I translated this as 'He is sat at his desk'. The OED gives 'sat' as the pp of 'to sit'. DL marked as incorrect. 'He is sat' is unambiguous (he sat down of his own volition. 'He is seated' can either mean the same or that he was shown to his seat by someone else. Either way, DL was wrong to mark 'He is sat at his desk' as incorrect.


Yes, “sat” is the past participle of “sit”, but “is” the wrong auxiliary verb to use with it: It's “He has sat”.


No, that's ludicrous. Have you heard of the passive? You need 'to be' and a past participle, which in this case should be 'sat'


The verb “to sit” is intransitive. English does not have passives of intransitive verbs. And if it did, the agent would be omitted or at least demoted to a “by…” prepositional phrase, to something like *“At his desk was sat [by him]”.
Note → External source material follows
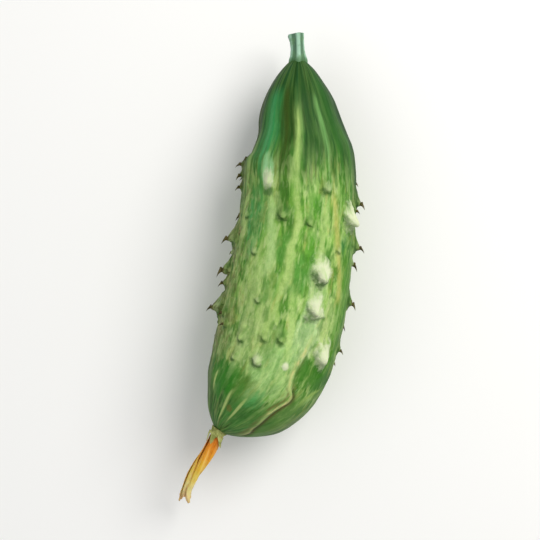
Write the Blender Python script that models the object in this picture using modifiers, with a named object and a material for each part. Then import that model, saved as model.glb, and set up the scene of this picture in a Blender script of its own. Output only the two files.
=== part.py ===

The corresponding transitive verb for human objects is the causative “to seat”, the past participle of which is “seated”, not “sat”, yielding the passive “He is seated at his desk.”, not *“He is sat at his desk.”.


I think everyone's right in a way:

"To sit" is an intranstive verb, where the person performs the action.

"To seat" is a transitive verb, where the action is performed on the person i.e. the person is given a seat.

If you say "he has sat at his desk" is using the present perfect, meaning he has performed this action at an unspecified point in the past.

"A man is sat at his desk", although perhaps not officially correct grammatically, is the way it is often said in British English as a colloquialism. I would argue that "to sit" is being used here as a transitive verb, as in the man has made himself sit down, and is now sat at his desk. Grammar in language does evolve!


"He is sitting down in his desk" should be correct. C'mon.


If his desk opens up like an old ‘pupitre’, and he's sitting inside it, then yes. But that's rather implausible.